The White House and other Western allies expressed immediate alarm on Monday morning, urging the release of elected officials and a return to Myanmar’s democratic transition, but existing sanctions against top military officers over the Rohingya crisis leave little room for further manoeuvre.
Targeted sanctions had likely prompted the country’s top general “to lash out harder without much worries about losing the West and little concern about losing China either. He knows he’s very important for both China & India,” said Dr Paliwal.
We call on the Burmese military leaders to cease their actions and release all government officials and civil society leaders. The democratically elected civilian government reflects the will of the people. https://t.co/CkOKYDsbyN
— Ned Price (@statedeptspox) February 1, 2021
Anthony Nelson, senior director for East Asia Pacific at the Albright Stonebridge Group, said members of Myanmar’s military viewed the 2015 poll as an aberration and genuinely believed there had been fraud during the 2020 elections.

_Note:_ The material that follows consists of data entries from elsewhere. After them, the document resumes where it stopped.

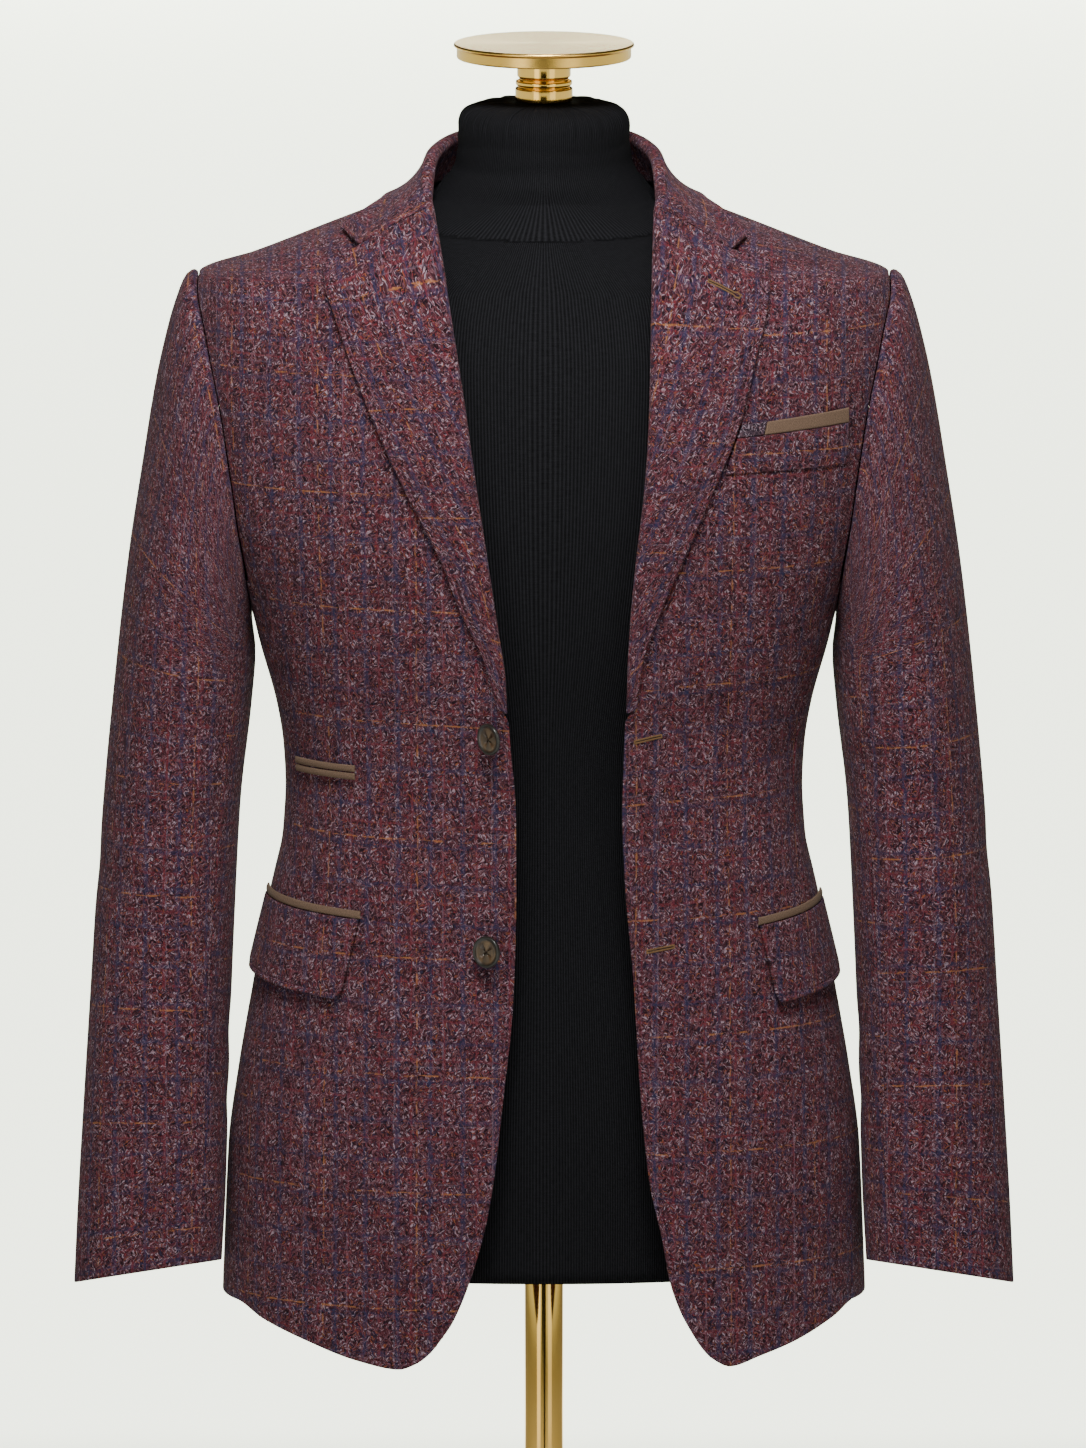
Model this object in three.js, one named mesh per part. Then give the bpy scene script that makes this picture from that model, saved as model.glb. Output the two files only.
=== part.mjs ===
// A single-breasted two-button tweed blazer, worn open on a limbless dress form that stands on a pole.
// Millimetres. +Z is up, the front faces -Y, and +X is the wearer's left.
// The origin is at the middle of the foot's underside.

import * as THREE from 'three';

const DEGREE = Math.PI / 180;
const RIGHT = -1; // the wearer's right, at negative X
const LEFT = 1;

// Driving dimensions
const CLOTH = 2.0; // tweed with its interlining
const SEAM = 0.36; // gap between two pieces that are sewn together
const ROLL_GAP = 1.7; // gap between a front's edge and the roll that hides it
const ROLL_FOOT_GAP = 3.2; // the same gap at the roll's lower end
const SLEEVE_GAP = 0.5; // gap between the armhole and the sleeve's head
const SLEEVE_SEAM_TURN = 0.35; // half the gap between the sleeve's halves, in degrees round it
const STAND_GAP = 0.3;
const LAPEL_CLOTH = 1.7;
const TRIM_CLOTH = 1.5;

const HEM = 320; // height of the hem at the side seams
const NECK = 1031; // height of the neck seam at the back
const SHOULDER = 977; // height of the shoulder point
const UNDERARM = 762; // lowest point of the armhole

const FORM_BOTTOM = 340;
const POLE_RADIUS = 12.4;
const FOOT_RADIUS = 150;
const FOOT_THICK = 12;
const FOOT_COLLAR = { radius: 24, height: 14 };
const FOOT_EDGE = { top: 3, bottom: 2 }; // bevels

// The blazer's outer surface as level rings: half width, depth to the front and to the back, squareness.
const RINGS = [
  { z: 270, half: 207, front: 130, back: 129, power: 2.2 },
  { z: 330, half: 206, front: 128, back: 128, power: 2.2 },
  { z: 415, half: 203, front: 124, back: 124, power: 2.2 },
  { z: 467, half: 196, front: 120, back: 120, power: 2.2 },
  { z: 518, half: 186.5, front: 116, back: 113, power: 2.2 },
  { z: 570, half: 177, front: 112, back: 103, power: 2.2 },
  { z: 622, half: 167, front: 109, back: 93, power: 2.2 },
  { z: 648, half: 165.2, front: 108, back: 90, power: 2.2 },
  { z: 674, half: 166.5, front: 109, back: 90, power: 2.2 },
  { z: 700, half: 170.6, front: 111, back: 93, power: 2.25 },
  { z: 740, half: 181.5, front: 116, back: 102, power: 2.35 },
  { z: 762, half: 187, front: 118, back: 107, power: 2.4 },
  { z: 790, half: 198, front: 120, back: 112, power: 2.4 },
  { z: 830, half: 212, front: 122, back: 118, power: 2.4 },
  { z: 880, half: 222, front: 120, back: 122, power: 2.4 },
  { z: 930, half: 226, front: 113, back: 118, power: 2.4 },
  { z: 960, half: 225, front: 105, back: 109, power: 2.35 },
  { z: 977, half: 220, front: 98, back: 101, power: 2.3 },
  { z: 987, half: 190, front: 92, back: 95, power: 2.3 },
  { z: 997, half: 164, front: 86, back: 89, power: 2.25 },
  { z: 1007, half: 139, front: 80, back: 84, power: 2.2 },
  { z: 1020, half: 105, front: 71, back: 77, power: 2.15 },
  { z: 1031, half: 76, front: 64, back: 72, power: 2.1 },
];

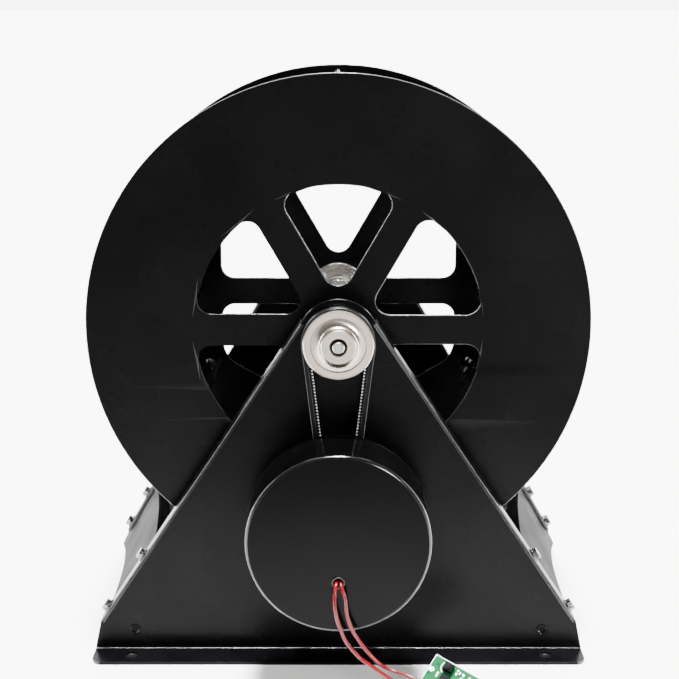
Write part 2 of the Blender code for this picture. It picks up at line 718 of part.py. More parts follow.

He argued the question now was whether the military would look to neighbours like Thailand where the army still has a significant voice in elections but allows some room for dissent, or try to “put the genie in the bottle and return to the totalitarian state of pre- 2010, where the country was truly isolated.”
He added: “It seems almost certain more sanctions from Western countries will soon be in place, the only question is if they are targeted enough to leave space for individuals to continue to build links to the world.”